Copy out every line exactly as given.

[Structured object records]
════════

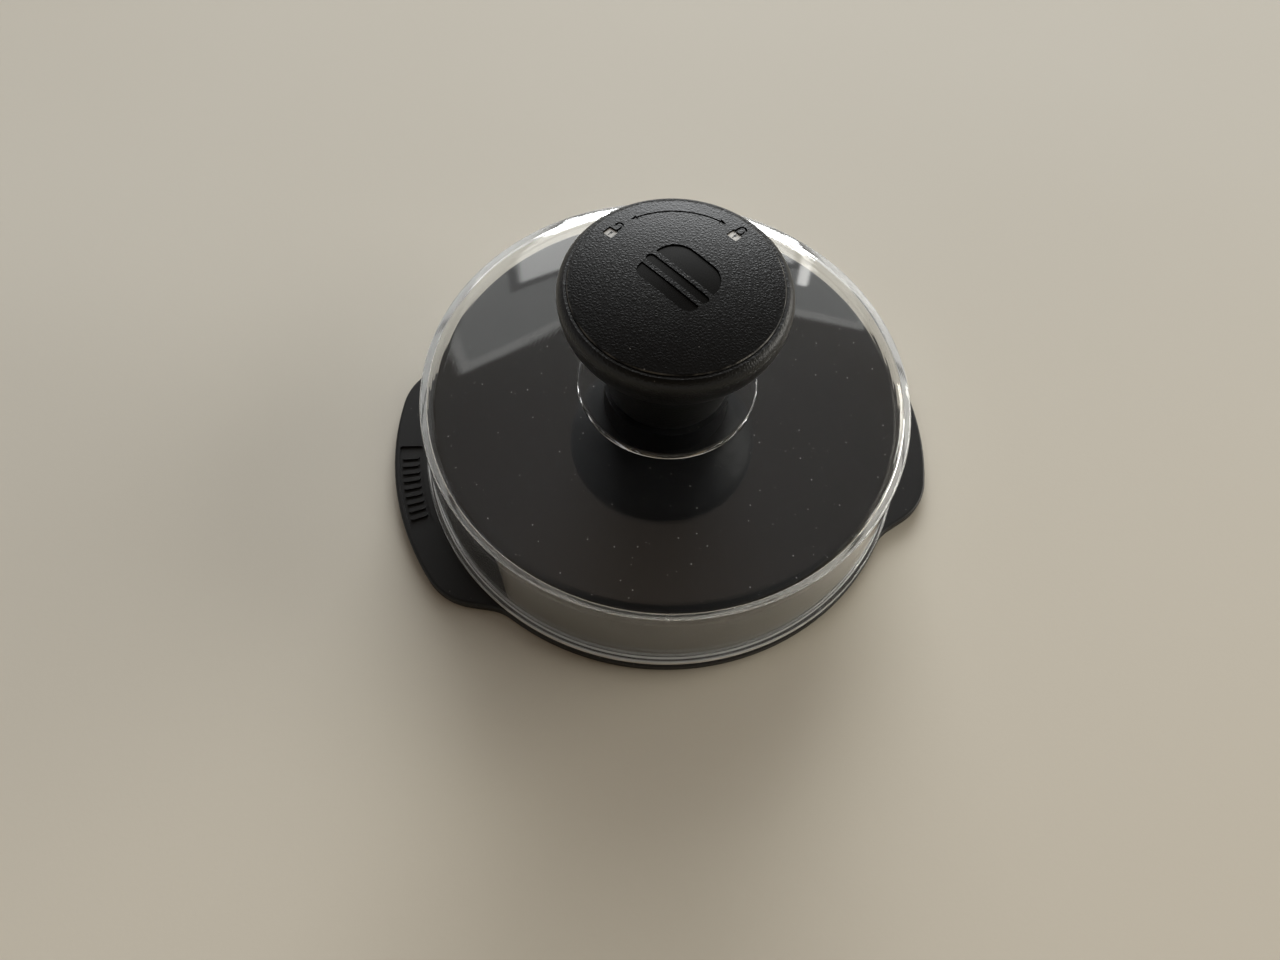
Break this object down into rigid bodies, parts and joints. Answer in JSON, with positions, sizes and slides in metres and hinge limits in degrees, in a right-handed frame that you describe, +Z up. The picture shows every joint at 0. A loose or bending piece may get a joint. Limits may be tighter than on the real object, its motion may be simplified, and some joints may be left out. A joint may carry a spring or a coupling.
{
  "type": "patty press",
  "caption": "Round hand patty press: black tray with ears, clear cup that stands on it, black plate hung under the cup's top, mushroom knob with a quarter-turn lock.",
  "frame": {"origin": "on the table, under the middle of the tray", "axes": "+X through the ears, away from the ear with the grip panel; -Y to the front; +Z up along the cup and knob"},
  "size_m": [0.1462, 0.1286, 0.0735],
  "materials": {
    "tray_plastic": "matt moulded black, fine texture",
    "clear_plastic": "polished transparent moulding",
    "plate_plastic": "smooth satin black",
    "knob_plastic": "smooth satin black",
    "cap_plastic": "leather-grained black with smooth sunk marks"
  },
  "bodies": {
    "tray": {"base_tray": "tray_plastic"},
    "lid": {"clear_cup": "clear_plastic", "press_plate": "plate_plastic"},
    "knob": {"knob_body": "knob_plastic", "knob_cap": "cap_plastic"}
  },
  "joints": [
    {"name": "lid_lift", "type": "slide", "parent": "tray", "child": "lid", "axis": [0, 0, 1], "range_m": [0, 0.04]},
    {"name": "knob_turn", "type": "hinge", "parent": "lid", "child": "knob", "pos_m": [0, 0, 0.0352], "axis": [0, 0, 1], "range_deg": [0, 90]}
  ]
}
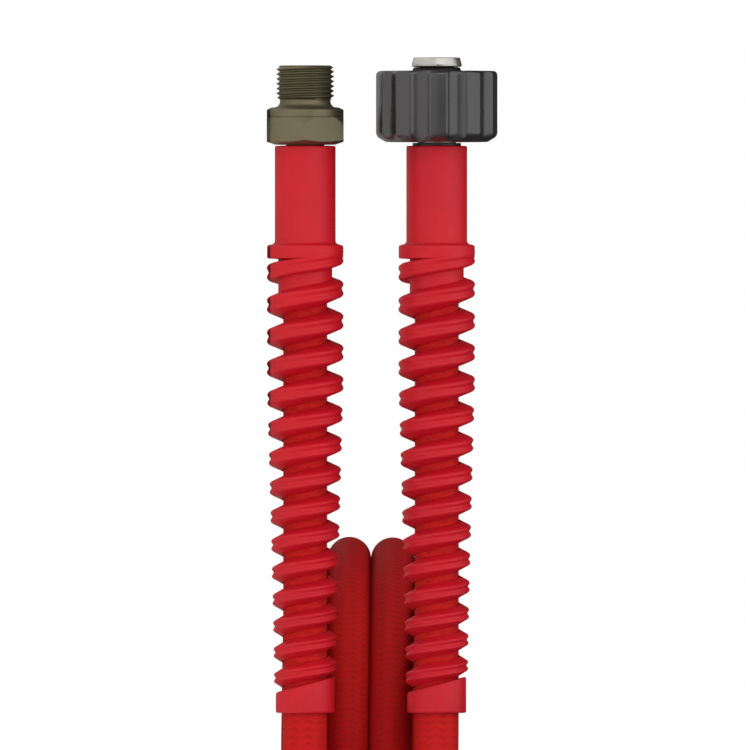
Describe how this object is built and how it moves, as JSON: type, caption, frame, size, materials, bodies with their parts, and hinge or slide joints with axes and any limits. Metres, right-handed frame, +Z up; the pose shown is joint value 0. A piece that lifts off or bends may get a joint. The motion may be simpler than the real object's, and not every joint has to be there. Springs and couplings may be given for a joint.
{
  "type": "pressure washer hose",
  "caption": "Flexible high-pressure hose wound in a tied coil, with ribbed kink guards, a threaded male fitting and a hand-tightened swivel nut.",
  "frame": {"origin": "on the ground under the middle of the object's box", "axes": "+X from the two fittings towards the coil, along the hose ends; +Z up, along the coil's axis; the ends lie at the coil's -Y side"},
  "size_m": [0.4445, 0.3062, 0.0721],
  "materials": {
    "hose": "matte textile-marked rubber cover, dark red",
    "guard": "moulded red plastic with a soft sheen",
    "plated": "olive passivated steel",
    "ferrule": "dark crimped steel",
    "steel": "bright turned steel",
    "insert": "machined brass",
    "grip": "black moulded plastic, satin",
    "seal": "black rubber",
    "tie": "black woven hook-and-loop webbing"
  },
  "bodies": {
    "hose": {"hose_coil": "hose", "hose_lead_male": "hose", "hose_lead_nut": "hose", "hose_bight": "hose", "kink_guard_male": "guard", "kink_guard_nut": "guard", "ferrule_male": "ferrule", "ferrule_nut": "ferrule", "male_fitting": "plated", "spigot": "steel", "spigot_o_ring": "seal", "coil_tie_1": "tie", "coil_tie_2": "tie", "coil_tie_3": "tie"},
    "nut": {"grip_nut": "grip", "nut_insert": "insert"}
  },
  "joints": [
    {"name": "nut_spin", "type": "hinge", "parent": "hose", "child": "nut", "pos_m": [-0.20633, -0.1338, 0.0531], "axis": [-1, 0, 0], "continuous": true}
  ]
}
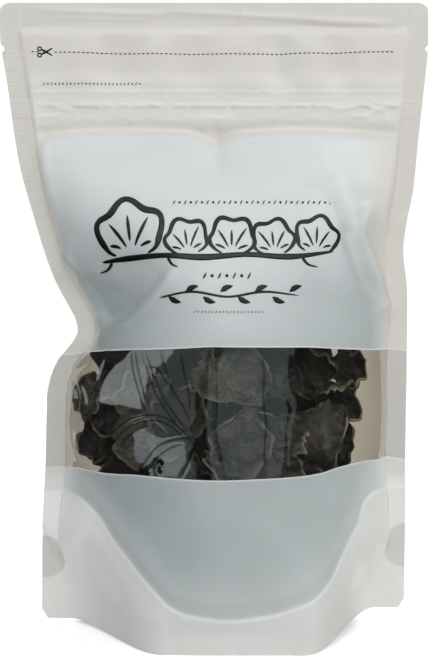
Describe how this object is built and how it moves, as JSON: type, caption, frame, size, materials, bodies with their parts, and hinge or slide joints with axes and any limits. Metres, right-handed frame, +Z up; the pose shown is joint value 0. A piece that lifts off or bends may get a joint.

════════

PROBLEM SOLUTION
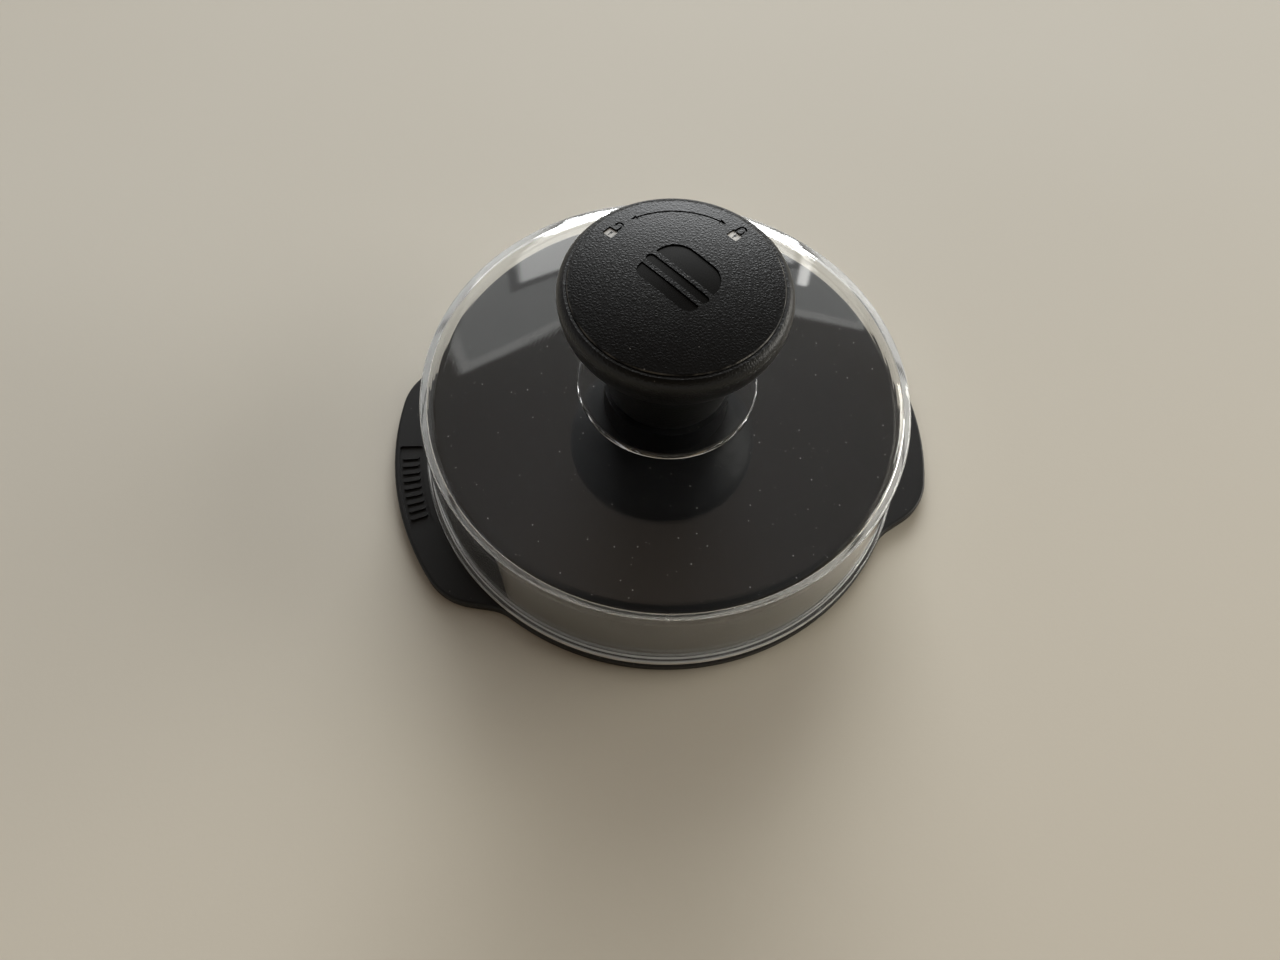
Break this object down into rigid bodies, parts and joints. Answer in JSON, with positions, sizes and slides in metres and hinge limits in degrees, in a right-handed frame that you describe, +Z up. The picture shows every joint at 0. A loose or bending piece may get a joint. Limits may be tighter than on the real object, its motion may be simplified, and some joints may be left out. A joint may carry a spring or a coupling.
{
  "type": "patty press",
  "caption": "Round hand patty press: black tray with ears, clear cup that stands on it, black plate hung under the cup's top, mushroom knob with a quarter-turn lock.",
  "frame": {"origin": "on the table, under the middle of the tray", "axes": "+X through the ears, away from the ear with the grip panel; -Y to the front; +Z up along the cup and knob"},
  "size_m": [0.1462, 0.1286, 0.0735],
  "materials": {
    "tray_plastic": "matt moulded black, fine texture",
    "clear_plastic": "polished transparent moulding",
    "plate_plastic": "smooth satin black",
    "knob_plastic": "smooth satin black",
    "cap_plastic": "leather-grained black with smooth sunk marks"
  },
  "bodies": {
    "tray": {"base_tray": "tray_plastic"},
    "lid": {"clear_cup": "clear_plastic", "press_plate": "plate_plastic"},
    "knob": {"knob_body": "knob_plastic", "knob_cap": "cap_plastic"}
  },
  "joints": [
    {"name": "lid_lift", "type": "slide", "parent": "tray", "child": "lid", "axis": [0, 0, 1], "range_m": [0, 0.04]},
    {"name": "knob_turn", "type": "hinge", "parent": "lid", "child": "knob", "pos_m": [0, 0, 0.0352], "axis": [0, 0, 1], "range_deg": [0, 90]}
  ]
}
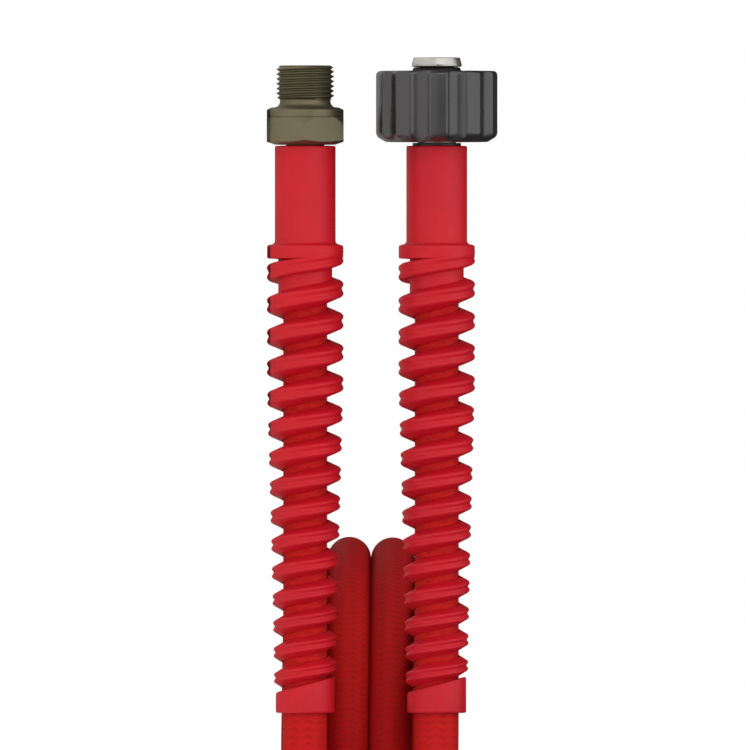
Describe how this object is built and how it moves, as JSON: type, caption, frame, size, materials, bodies with their parts, and hinge or slide joints with axes and any limits. Metres, right-handed frame, +Z up; the pose shown is joint value 0. A piece that lifts off or bends may get a joint. The motion may be simpler than the real object's, and not every joint has to be there. Springs and couplings may be given for a joint.
{
  "type": "pressure washer hose",
  "caption": "Flexible high-pressure hose wound in a tied coil, with ribbed kink guards, a threaded male fitting and a hand-tightened swivel nut.",
  "frame": {"origin": "on the ground under the middle of the object's box", "axes": "+X from the two fittings towards the coil, along the hose ends; +Z up, along the coil's axis; the ends lie at the coil's -Y side"},
  "size_m": [0.4445, 0.3062, 0.0721],
  "materials": {
    "hose": "matte textile-marked rubber cover, dark red",
    "guard": "moulded red plastic with a soft sheen",
    "plated": "olive passivated steel",
    "ferrule": "dark crimped steel",
    "steel": "bright turned steel",
    "insert": "machined brass",
    "grip": "black moulded plastic, satin",
    "seal": "black rubber",
    "tie": "black woven hook-and-loop webbing"
  },
  "bodies": {
    "hose": {"hose_coil": "hose", "hose_lead_male": "hose", "hose_lead_nut": "hose", "hose_bight": "hose", "kink_guard_male": "guard", "kink_guard_nut": "guard", "ferrule_male": "ferrule", "ferrule_nut": "ferrule", "male_fitting": "plated", "spigot": "steel", "spigot_o_ring": "seal", "coil_tie_1": "tie", "coil_tie_2": "tie", "coil_tie_3": "tie"},
    "nut": {"grip_nut": "grip", "nut_insert": "insert"}
  },
  "joints": [
    {"name": "nut_spin", "type": "hinge", "parent": "hose", "child": "nut", "pos_m": [-0.20633, -0.1338, 0.0531], "axis": [-1, 0, 0], "continuous": true}
  ]
}
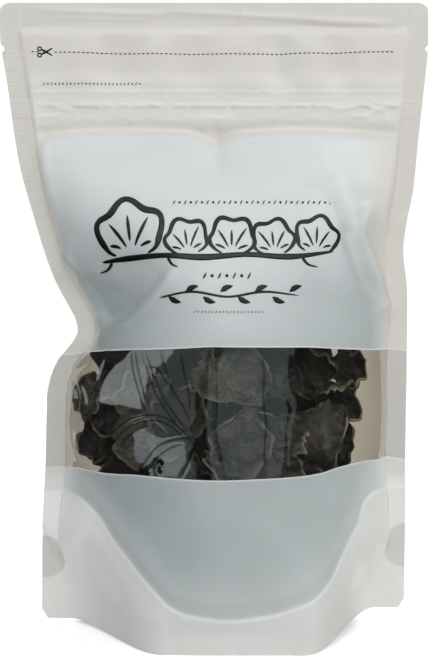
Describe how this object is built and how it moves, as JSON: type, caption, frame, size, materials, bodies with their parts, and hinge or slide joints with axes and any limits. Metres, right-handed frame, +Z up; the pose shown is joint value 0. A piece that lifts off or bends may get a joint.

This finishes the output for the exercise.